Visualization functions bring out unusual features that might otherwise be "drowned out." A range of visualizers is provided, specialized to the type of data mining or statistical analyses results.

Administrative user interface

An administrative user interface based on Java™ provides interactive access to mining tasks with ease of use and consistency across all operations. Implementation features the use of state-of-the-art GUI facilities, including online help, task guides, and a graphical representation of the mining base and its objects.

Repeatable sequences allow an Intelligent Miner for Data user to construct a sequence of mining operations which can be saved and subsequently modified and repeated. Analysts can develop an end-to-end mining sequence on one system and deliver (or port) it to a client system for execution.

Application program interface

As mining enters the mainstream of business processes, increasing numbers of customized applications to present and deploy mining results are being developed by customers, IBM, and IBM partners. IBM Discovery Series is one such application implemented using the Intelligent Miner for Data. It provides a suite of customer relationship management applications tailored to particular industries, such as telecommunications, utilities, and finance.

Industry-specific mining application offerings leverage the benefits of mining by raising the access and use of mining results to particular users in the enterprise. Results can thus be easily understood in the context of a business task.

Tool interface

A registration facility is provided to facilitate export of mining results to familiar analysis tools.

Pulling it all together

IBM provides complete customer data mining solutions. In addition to mining tools and applications, an IBM engagement can involve hardware and/or software offerings to support, build, and manage the necessary infrastructure, including database, data warehouse, and other business intelligence offerings.

IBM consulting practices are organized to bring industry and data mining experience as well as overall warehouse and DB2 skills to a mining project, complementing customer resources. They are available to support all phases of data mining solution development, from inception through

deployment. Mining engagements can encompass planning and installation of complete mining solutions, as well as mining education and consulting.

Plus points noticed:

Single framework for data mining--a suite of tools to support the iterative process, offering data processing, statistical analysis, and results visualization to complement a variety of mining methods.

Proven mining algorithms that can be used individually or in combination to address a wide range of business problems and deliver measurable business results.

Scaleable solution focused on the technical issues of large scale mining, such as large volumes of data, AIX*/SP* parallel processing, mining directly against DB2 Universal Database data, long-running mining operations, and optimization of mining algorithms.

Core technology for IBM Data Mining Solutions, supported by industry recognized mining consultants deployed worldwide, with customer engagements in finance, telecommunication, insurance, healthcare, and other industries.

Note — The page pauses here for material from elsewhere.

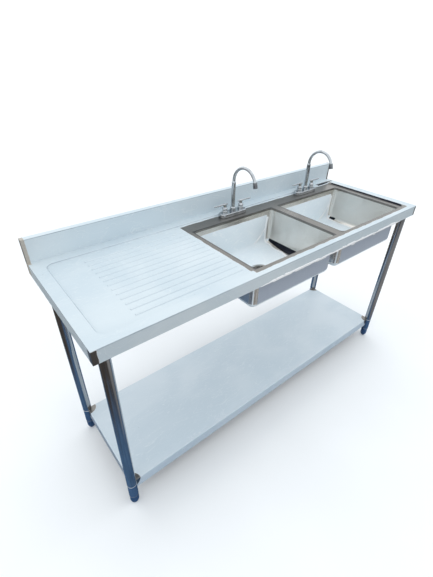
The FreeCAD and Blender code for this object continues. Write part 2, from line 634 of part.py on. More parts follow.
def tap_small_parts(side, x):
    """The spout nut over the centre hub and the aerator on the gooseneck's end."""
    height = "(nut_top - hub_top)"
    inward_by, up_by = tangent_arc("nut_radius", "nut_mouth", "nut_round")
    nut = turned(f"tap_{side}_nut", (
        ("riser_radius + slide_fit", "0"), ("nut_radius", "0"), ("nut_radius", f"{height} - nut_round"),
        ("nut_mouth", height, f"nut_radius - {inward_by}", f"{height} - nut_round + {up_by}"),
        ("riser_radius + slide_fit", height),
    ))
    keep(f"tap_{side}_spout_nut", place(nut, x, "tap_depth", f"{FIELD} + hub_top"))

    wall = "(aerator_radius - aerator_wall)"
    grip = "(neck_tube + grip_gap)"
    seat = "(aerator_length - aerator_grip)"
    aerator = turned(f"tap_{side}_outlet", (
        (wall, "0"), ("aerator_radius - 0.6", "0"), ("aerator_radius", "0.8"),
        ("aerator_radius", "aerator_length - 9"), ("aerator_radius - 0.7", "aerator_length - 8.2"),
        ("aerator_radius - 0.7", "aerator_length - 7.4"), ("aerator_radius", "aerator_length - 6.6"),
        ("aerator_radius", "aerator_length - 2.4"), ("neck_tube + 0.9", "aerator_length"),
        (grip, "aerator_length"), (grip, seat), ("aerator_slot", seat),
        ("aerator_slot", f"{seat} - 2"), ("0", f"{seat} - 2"), ("0", "5"), (wall, "5"),
    ))
    swing = math.radians(number("neck_sweep"))
    drop = f"{seat}*{-math.cos(swing):.6f}"
    forward = f"{seat}*{math.sin(swing):.6f}"
    end_y = f"(tap_depth - neck_radius + neck_radius*{math.cos(swing):.6f})"
    end_z = f"({FIELD} + tail_seat + tail_lift + riser_top + neck_radius*{math.sin(swing):.6f})"
    lean = ((1, 0, 0), number("neck_sweep") - 180)
    keep(f"tap_{side}_aerator", place(aerator, x, f"{end_y} - {forward}", f"{end_z} - {drop}", lean))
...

Application Programming Interface enabling development of customized, industry-specific mining applications by customers, IBM, and IBM business partners.

Version 2 highlights

New and Improved Analytics

· Statistics

· Neural Net Value Prediction

· Optimization of algorithms

· Model quality graphics

Usability Enhancements

· Java™ User Interface

· Repeatable Sequence

· Task Guides, Expert Use Mode

· Progress Indicator

DB2 Universal Database Exploitation

· Parallel data mining

· Performance

More Parallel Mining

· Increased parallelism of algorithms

· Full exploitation of DB2 Universal Database Enterprise-Extended Edition

Additional Deployment Options

· More servers--AIX, AIX/SP, OS/390*, Solaris, OS/400*, Windows NT

· More clients--AIX, Windows NT/Windows 95, OS/2*

· More languages--Brazilian, French, Hungarian, Italian, Japanese, Korean, Portuguese, Russian, Spanish, Traditional Chinese

· More program access--Server API, Client API

· More portable mining bases

Additional evaluation on different criteria:

We try to evaluate this software on the following criteria extending the above evaluation:

· Support for platforms.

· Functionality and variety of techniques for mining.

· Efficiency of visual interfaces for the results.

· User friendliness.

· Plus points and Critics.

To start with, we would like a software to be compatible with a variety of platforms that are available to us today. IBM intelligent miner for data has support for most of the platforms including WIN NT, AIX, Solaris, OS/390,400 for the server part and AIX, OS/2 , WIN NT and WIN 95 as far as the client part is concerned.

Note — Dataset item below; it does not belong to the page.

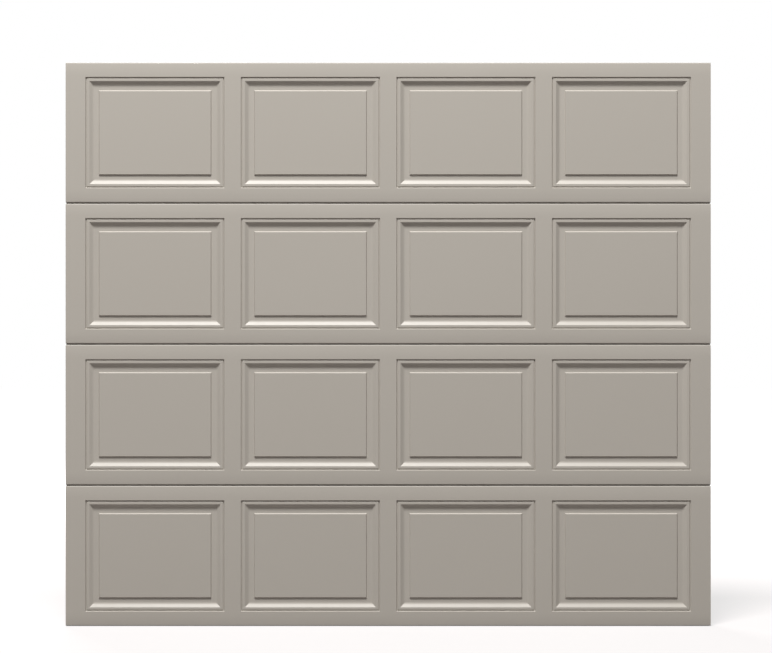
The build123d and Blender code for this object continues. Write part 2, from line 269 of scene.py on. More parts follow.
def repeated(part: Surface, places: np.ndarray, axis: Axis) -> Surface:
    """Copies of a part at the places, each turned about its axis by a different angle.

    Args:
        part: The part, at the origin.
        places: One row of X, Y and Z in millimetres for each copy.
        axis: The axis of the part.

    Returns:
        All the copies as one surface.
    """
    turn = np.arange(len(places)) * TURN_PER_COPY
    _, first, second = axis.value
    points = np.repeat(part.points[None], len(places), axis=0)
    cosine, sine = np.cos(turn)[:, None], np.sin(turn)[:, None]
    points[..., first] = part.points[:, first] * cosine - part.points[:, second] * sine
    points[..., second] = part.points[:, first] * sine + part.points[:, second] * cosine
    points += places[:, None] * MM
    starts = np.arange(len(places))[:, None, None] * len(part.points)
    faces = [(array[None] + starts).reshape(-1, array.shape[1]) for array in part.faces]
    return Surface(points.reshape(-1, 3), faces)


def midway(low: float, high: float) -> float:
    """The place half way between two places in metres, in millimetres."""
    return (low + high) / 2 / MM


# Shader maths


@dataclass(frozen=True)
class Noise:
    """Smooth noise from 0 to 1 on a finish.

    Args:
        scale: How many blobs there are to the metre.
        detail: How many finer layers lie over them.
        roughness: How strong each layer is beside the one before.
    """

    scale: float
    detail: float = 2.0
    roughness: float = 0.5


@dataclass(frozen=True)
class Relief:
    """The small height that a finish's noise stands for.

    Args:
        strength: How far it bends the normal, from 0 to 1.
        height: Its height in metres.
    """

    strength: float
    height: float


class Value:
    """A shader socket on which arithmetic adds Math nodes.

    Args:
        recipe: The material or world in the making that the socket belongs to.
        socket: The output socket, or None for a node without one.
    """

    def __init__(self, recipe: "Recipe", socket: bpy.types.NodeSocket | None) -> None:
        """Keeps the socket and its recipe."""
        self.recipe = recipe
        self.socket = socket

    def _maths(self, operation: str, left: "Value | Number", right: "Value | Number") -> "Value":
        """One Math node on two values or numbers."""
        return self.recipe.node("ShaderNodeMath", {"operation": operation}, {0: left, 1: right})

    def __add__(self, other: "Value | Number") -> "Value":
        """This value plus another."""
        return self._maths("ADD", self, other)

    def __radd__(self, other: Number) -> "Value":
        """A number plus this value."""
        return self._maths("ADD", other, self)

    def __sub__(self, other: "Value | Number") -> "Value":
        """This value less another."""
        return self._maths("SUBTRACT", self, other)

    def __rsub__(self, other: Number) -> "Value":
        """A number less this value."""
        return self._maths("SUBTRACT", other, self)

    def __mul__(self, other: "Value | Number") -> "Value":
        """This value times another."""
        return self._maths("MULTIPLY", self, other)

    def __rmul__(self, other: Number) -> "Value":
        """A number times this value."""
        return self._maths("MULTIPLY", other, self)


class Recipe:
    """A material or a world in the making.

    Args:
        name: The material's name.
        world: The world that is made instead of a material.
    """

    def __init__(self, name: str, world: bpy.types.World | None = None) -> None:
        """Starts an empty node tree."""
        self.owner = world or bpy.data.materials.new(name)
        self.owner.use_nodes = True
        self.tree = self.owner.node_tree
        self.tree.nodes.clear()

    def node(self, kind: str, settings: dict, inputs: dict, output: int | str = 0) -> Value:
        """Adds any node.

        Args:
            kind: The node's type.
            settings: Its own properties, set before its sockets.
            inputs: A number, a colour or a Value for each socket, by name or number.
            output: The output socket that is handed back.

        Returns:
            The chosen output as a Value.
        """
        node = self.tree.nodes.new(kind)
        for key, value in settings.items():
            setattr(node, key, value)
        for key, value in inputs.items():
            socket = node.inputs[key]
            if isinstance(value, Value):
                self.tree.links.new(value.socket, socket)
            else:
                socket.default_value = value
        return Value(self, node.outputs[output] if len(node.outputs) else None)

    def place(self, stretch: Point = (1, 1, 1)) -> Value:
        """Object coordinates in metres, scaled by the stretch."""
        coordinates = self.node("ShaderNodeTexCoord", {}, {}, "Object")
        return self.node("ShaderNodeMapping", {}, {"Vector": coordinates, "Scale": stretch})

    def noise(self, place: Value, noise: Noise) -> Value:
        """The noise's strength at the place."""
        inputs = {"Vector": place, "Scale": noise.scale, "Detail": noise.detail, "Roughness": noise.roughness}
        return self.node("ShaderNodeTexNoise", {}, inputs, "Fac")

    def blend(self, share: Value, first: Colour, second: Colour) -> Value:
        """A colour between two.

        Args:
            share: The share of the second colour.
            first: The colour at a share of 0.
            second: The colour at a share of 1.

        Returns:
            The blended colour.
        """
        factor, colour_a, colour_b, colour_out = 0, 6, 7, 2
        inputs = {factor: share, colour_a: (*first, 1), colour_b: (*second, 1)}
        return self.node("ShaderNodeMix", {"data_type": "RGBA"}, inputs, colour_out)

    def bump(self, height: Value, relief: Relief) -> Value:
        """A normal bent by the height, which runs from 0 to 1 over the relief."""
        inputs = {"Height": height, "Strength": relief.strength, "Distance": relief.height}
        return self.node("ShaderNodeBump", {}, inputs, "Normal")

    def seen(self) -> Value:
        """Whether the camera sees a place, also by reflection or through glass.

        Returns:
            1 less the product of 1 less each kind of ray, so 1 for any of the
            three kinds and 0 where light is cast.
        """
        kinds = ("Is Camera Ray", "Is Glossy Ray", "Is Transmission Ray")
        camera, glossy, glass = (self.node("ShaderNodeLightPath", {}, {}, kind) for kind in kinds)
        return 1 - (1 - camera) * (1 - glossy) * (1 - glass)

    def finish(self, inputs: dict) -> bpy.types.Material:
        """Ends the tree in a Principled shader.

        Args:
            inputs: A number, a colour or a Value for each of its sockets.

        Returns:
            The finished material.
        """
        shader = self.node("ShaderNodeBsdfPrincipled", {}, inputs)
        self.node("ShaderNodeOutputMaterial", {}, {"Surface": shader})
        return self.owner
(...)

It requires about 450 MB of hard disk space including the DB2 database which is a pre-requisite for it to run.

The server can be configured to startup as the computer boots up avoiding manual startup each time.

The disadvantage on the server part is that the user has to be of the administrator group to manipulate on the server settings.

When we discuss the functionality of the software we discuss the working of the client side of the software because this is where most of the development has to occur. The server will be running in the background supporting the client.

The latest release of this software that is version 6.1 has a whole lot of mining algorithms like Association discovery, Pattern discovery, clustering, classification, value prediction etc. and

these are the techniques that are needed in data mining and we have a large variety to choose from.

Options are provided to either use an existing mining base or data source either a flat file or relational database. We can import data from external sources too. Mining can be performed on these data sources using one of the algorithms and the results can be viewed using one of the many interfaces that the software provides.

The software provides over a dozen interfaces to view the results and this is one of the top points of the software.

We can interpret the results using the appropriate method that suits the application.

Several snap shots will be shown in the presentation.

Lastly, when we discuss user friendliness of the software, we tend to evaluate the software from a naïve user point of view.

Great demos are available as far as using the software is concerned.

It has good GUI screens but for a new user, certain assumptions are made such as: The user has to be familiar with DB2, the user must be an administrator on NT machines.

Further more, it does not provide a client version for Solaris systems.

So finally concluding, we found that the software in general is really good because there are a number of case studies that show how efficiently the product was used for various applications of commercial use.